The Bayno hire is interesting because the two don’t have a relationship. Bayno knows Kahn and Wolves scout Pete Philo and the hire came about that way, although obviously Adelman did his research and approved it.
Why would Adelman accept management's suggestion this time when the big reason he didn't return to Houston is the Rockets GM wanted him to hire D League coach Chris Finch?
Perhaps as simple as: You can interpret Finch as being groomed to be a successor -- the Flip Saunders to Bill Blair or Randy Wittman to Dwane Casey -- while Bayno doesn't have any such head-coach aspirations.
My hunch is that, with Bayno’s personal history with alcoholism and a form of an obsessive/compulsive disorder, he’s being brought in partly to work with Michael Beasley off the court.
* Adelman's sons each come with a history of drunken driving.
David has been arrested twice on DUI charges since 2005, most recently in February 2009 but kept coaching at Lincoln High School.
R.J. took a leave of absence from the Rockets after being arrested for DUI in November 2007.
* Adelman said he didn’t talk to Kurt Rambis when he was contemplating taking the job and doesn’t plan on doing so now.
“Everybody has their own situation,” he said. “Next year’s not going to be the same as the previous years. I think you have to formulate your own answers and your own questions about the team. I think that’s the best way to do it. I don’t think when I left a team the coach who took over after me ever called me. They want to do it their own way. I think that’s how I’ll do it. It’s not going to be the same.”

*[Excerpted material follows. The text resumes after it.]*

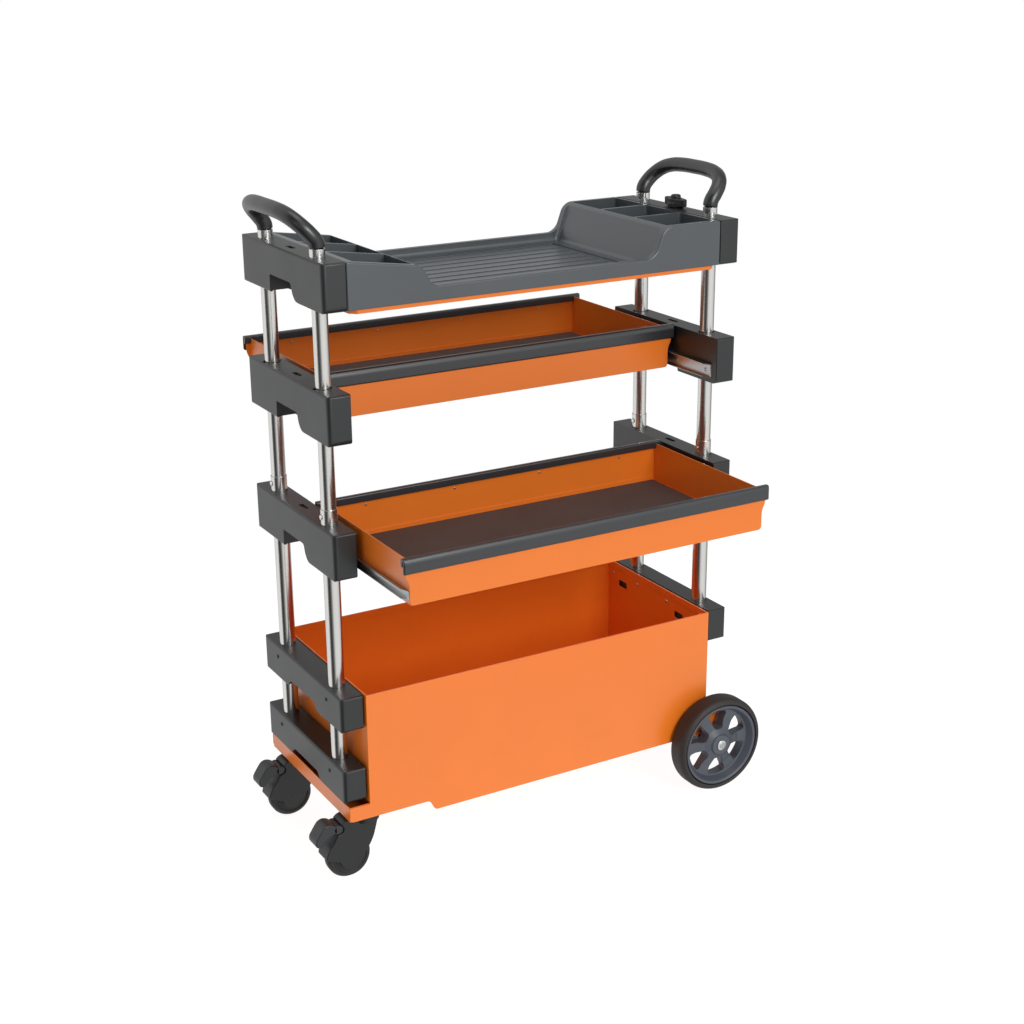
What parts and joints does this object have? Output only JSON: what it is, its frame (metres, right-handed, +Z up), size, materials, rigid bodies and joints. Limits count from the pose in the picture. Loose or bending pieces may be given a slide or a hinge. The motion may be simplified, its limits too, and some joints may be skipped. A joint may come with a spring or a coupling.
{
  "type": "rolling utility cart",
  "caption": "Collapsible tool cart with a deep bin, sliding drawers, a moulded top tray, push handles, large wheels and braked casters.",
  "frame": {"origin": "on the floor under the middle of the cart's footprint, drawers as they stand", "axes": "+X along the cart from the casters to the big wheels, -Y to the front where the lower drawer stands open, +Z up"},
  "size_m": [0.8324, 0.585, 1.0764],
  "materials": {
    "orange_powder_coat": "semi-gloss powder coat",
    "tray_plastic": "fine moulded grain",
    "bracket_plastic": "moulded, satin",
    "trim_plastic": "extruded, satin",
    "black_plastic": "moulded, satin",
    "chrome_tube": "polished chrome plate",
    "zinc_plate": "bright zinc plate",
    "grip_rubber": "soft grip, satin",
    "mat_rubber": "fine ribbed mat",
    "tyre_rubber": "solid rubber, matt",
    "hub_plastic": "moulded, satin"
  },
  "bodies": {
    "root": {"bin_shell": "orange_powder_coat", "base_pan": "orange_powder_coat", "axle_channel": "zinc_plate", "wheel_axle": "zinc_plate", "bin_bracket_upper_left": "bracket_plastic", "bin_bracket_upper_right": "bracket_plastic", "bin_bracket_lower_left": "bracket_plastic", "lower_post_front_left": "chrome_tube", "lower_post_rear_left": "chrome_tube", "lower_post_front_right": "chrome_tube", "lower_post_rear_right": "chrome_tube", "caster_plate_front": "zinc_plate", "caster_plate_rear": "zinc_plate"},
    "top": {"top_tray": "tray_plastic", "tray_pan": "orange_powder_coat", "top_block_left": "bracket_plastic", "top_block_right": "bracket_plastic", "upper_post_front_left": "chrome_tube", "upper_post_rear_left": "chrome_tube", "upper_post_front_right": "chrome_tube", "upper_post_rear_right": "chrome_tube", "handle_left": "grip_rubber", "handle_right": "grip_rubber"},
    "wing_knob": {"wing_knob": "black_plastic"},
    "shelf_1": {"shelf_1_bracket_left": "bracket_plastic", "shelf_1_bracket_right": "bracket_plastic", "shelf_1_rail_left": "zinc_plate", "shelf_1_rail_right": "zinc_plate"},
    "drawer_1": {"drawer_1_tray": "orange_powder_coat", "drawer_1_mat": "mat_rubber", "drawer_1_trim_front": "trim_plastic", "drawer_1_trim_rear": "trim_plastic", "drawer_1_slide_left": "zinc_plate", "drawer_1_slide_right": "zinc_plate"},
    "shelf_2": {"shelf_2_bracket_left": "bracket_plastic", "shelf_2_bracket_right": "bracket_plastic", "shelf_2_rail_left": "zinc_plate", "shelf_2_rail_right": "zinc_plate"},
    "drawer_2": {"drawer_2_tray": "orange_powder_coat", "drawer_2_mat": "mat_rubber", "drawer_2_trim_front": "trim_plastic", "drawer_2_trim_rear": "trim_plastic", "drawer_2_slide_left": "zinc_plate", "drawer_2_slide_right": "zinc_plate"},
    "caster_front": {"caster_fork_front": "black_plastic"},
    "caster_wheel_front": {"caster_wheel_front": "tyre_rubber"},
    "brake_pedal_front": {"brake_pedal_front": "black_plastic"},
    "wheel_front": {"wheel_hub_front": "hub_plastic", "wheel_tyre_front": "tyre_rubber"},
    "caster_rear": {"caster_fork_rear": "black_plastic"},
    "caster_wheel_rear": {"caster_wheel_rear": "tyre_rubber"},
    "brake_pedal_rear": {"brake_pedal_rear": "black_plastic"},
    "wheel_rear": {"wheel_hub_rear": "hub_plastic", "wheel_tyre_rear": "tyre_rubber"},
    "lock_button_front_left": {"lock_button_front_left": "chrome_tube"},
    "lock_button_rear_left": {"lock_button_rear_left": "chrome_tube"},
    "lock_button_front_right": {"lock_button_front_right": "chrome_tube"},
    "lock_button_rear_right": {"lock_button_rear_right": "chrome_tube"}
  },
  "joints": [
    {"name": "collapse", "type": "slide", "parent": "root", "child": "top", "axis": [0, 0, 1], "range_m": [-0.365, 0]},
    {"name": "shelf_1_lower", "type": "slide", "parent": "root", "child": "shelf_1", "axis": [0, 0, 1], "range_m": [-0.27, 0]},
    {"name": "shelf_2_lower", "type": "slide", "parent": "root", "child": "shelf_2", "axis": [0, 0, 1], "range_m": [-0.17, 0]},
    {"name": "drawer_1_slide", "type": "slide", "parent": "shelf_1", "child": "drawer_1", "axis": [0, 1, 0], "range_m": [-0.32, 0.08]},
    {"name": "drawer_2_slide", "type": "slide", "parent": "shelf_2", "child": "drawer_2", "axis": [0, 1, 0], "range_m": [-0.05, 0.35]},
    {"name": "wing_knob_turn", "type": "hinge", "parent": "top", "child": "wing_knob", "pos_m": [0.3452, 0.0145, 1], "axis": [0, 0, 1], "range_deg": [-90, 90]},
    {"name": "caster_front_swivel", "type": "hinge", "parent": "root", "child": "caster_front", "pos_m": [-0.3238, -0.1035, 0.109], "axis": [0, 0, 1], "continuous": true},
    {"name": "caster_wheel_front_spin", "type": "hinge", "parent": "caster_front", "child": "caster_wheel_front", "pos_m": [-0.3568, -0.1035, 0.0375], "axis": [0, 1, 0], "continuous": true},
    {"name": "brake_pedal_front_press", "type": "hinge", "parent": "caster_front", "child": "brake_pedal_front", "pos_m": [-0.3758, -0.1035, 0.092], "axis": [0, 1, 0], "range_deg": [-10, 0]},
    {"name": "wheel_front_spin", "type": "hinge", "parent": "root", "child": "wheel_front", "pos_m": [0.3302, -0.16385, 0.086], "axis": [0, 1, 0], "continuous": true},
    {"name": "caster_rear_swivel", "type": "hinge", "parent": "root", "child": "caster_rear", "pos_m": [-0.3238, 0.1325, 0.109], "axis": [0, 0, 1], "continuous": true},
    {"name": "caster_wheel_rear_spin", "type": "hinge", "parent": "caster_rear", "child": "caster_wheel_rear", "pos_m": [-0.3568, 0.1325, 0.0375], "axis": [0, 1, 0], "continuous": true},
    {"name": "brake_pedal_rear_press", "type": "hinge", "parent": "caster_rear", "child": "brake_pedal_rear", "pos_m": [-0.3758, 0.1325, 0.092], "axis": [0, 1, 0], "range_deg": [-10, 0]},
    {"name": "wheel_rear_spin", "type": "hinge", "parent": "root", "child": "wheel_rear", "pos_m": [0.3302, 0.19285, 0.086], "axis": [0, 1, 0], "continuous": true},
    {"name": "lock_button_front_left_press", "type": "slide", "parent": "root", "child": "lock_button_front_left", "axis": [1, 0, 0], "range_m": [0, 0.0009], "stiffness_N_per_m": 400},
    {"name": "lock_button_rear_left_press", "type": "slide", "parent": "root", "child": "lock_button_rear_left", "axis": [1, 0, 0], "range_m": [0, 0.0009], "stiffness_N_per_m": 400},
    {"name": "lock_button_front_right_press", "type": "slide", "parent": "root", "child": "lock_button_front_right", "axis": [1, 0, 0], "range_m": [0, 0.0009], "stiffness_N_per_m": 400},
    {"name": "lock_button_rear_right_press", "type": "slide", "parent": "root", "child": "lock_button_rear_right", "axis": [1, 0, 0], "range_m": [0, 0.0009], "stiffness_N_per_m": 400}
  ],
  "couplings": [
    {"joint": "shelf_1_lower", "follows": "collapse", "ratio": 0.72},
    {"joint": "shelf_2_lower", "follows": "collapse", "ratio": 0.44}
  ]
}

* He was asked about how this situation compares to the two losing seasons he had with Golden State in the 1990s.
“This team is so much younger. I was really surprised when I really started getting into it, the age of this team. There are so many guys who are just getting out of college, or should be. Whereas there, we had a lot of veterans and we had some free agents that we were going to lose so we made some trades and nothing worked out.
“But this group, there’s young guys here. The biggest challenge for us is going to be evaluating those guys and (determining) who is going to be the key guys here. Everybody knows we have some big numbers at some positions and we won’t have minutes for everybody. So that’s going to be a challenge.
“And I’ve got to find out and I’ve got to find it out quick.”
I tweeted a bit of that quote Wednesday and somebody tweeted back how refreshing it is to hear him say he’s got to find it out quick after listening to Rambis talk constantly about how it takes years and years for young players to develop.
* Adelman said he doesn’t need or want a “bunch of power or a big voice” in personnel decisions, but he said he needs everyone in the organization.
“I just want a situation where we’re all after the same thing. The places I’ve been really successful at, I’ve always been in tune with the guys in the front office. If I see something on our team, I’ll tell him (Kahn) about it. But I’m not going to be a guy who’s going to go in there demanding that we get rid of a guy. You’ve got to do it for a reason.
“I’ve got to coach the guys that I have, but you have to be on the same page. If the players don’t sense you’re on the same page, you’re going to lose it. If one guy’s telling them one thing and one guy’s telling them another, it’s not going to work.”
When asked about the team’s needs for some veterans, he said that has been discussed.
“I certainly gave my opinion on that,” he said simply.
Kahn said Adelman won’t be involved in replacing assistant GM Tony Ronzone in the front office – whenever that happens – other than to perhaps have lunch with the guy before he’s hired. Kahn said filling out the coaching staff is the first priority.
* The guy’s only had two losing seasons in his 20 full seasons in the league. How will he handle the losing?
“I’ve thought a lot about that,” he said. “I guess you have to go into it to feel like you can make a difference. If that’s the way it’s going to be, you have to be resilient enough to show them that we’re going to get through this.
“Last year, this team lost 15 in a row or whatever. Those are the streaks that try you. You’ve got to try to avoid those. And I think you can avoid them if you keep guys going in the right direction. But it’s going to be hard. I’m the first to admit it. You can ask my wife. I’m not real easy to be around when we start losing a lot. But it’s part of the game in the NBA.”
·* He said he learned a lot about resiliency and temperament from working for Jack Ramsay in Portland all those years ago in the 1980s.
“I’m pretty even keel,” he said. “But when you’re losing, I’m not that even keel.”
* He mentioned Dr. Jack, Dick Motta and a guy named Rolland Todd – who coached him during the Trail Blazers’ inaugural season – when asked about his coaching influences.
He came across Wednesday as a mostly hands-off guy who wants to let his players play.
“When I played, I knew how I liked to be coached and how I didn’t like to be coached. I had some guys who kind of let you play. I had a guy in Portland (Todd) when I first went there with an expansion who was the first guy who pushed the ball, played the motion (offense).He just let us play.
“I wasn’t a very good player and I averaged 12 points a game. I felt anybody can average 12 points a game if I can do it, but he let us play. I also had coaches, though, who were so restrictive that you were afraid to do anything. You just knew you were going to get in trouble if you did. I never liked that. I felt there was always a balance to that and it didn’t necessarily have to be where you’re just stepping on people. You can get them to respond in other ways, so I always tried to do that.”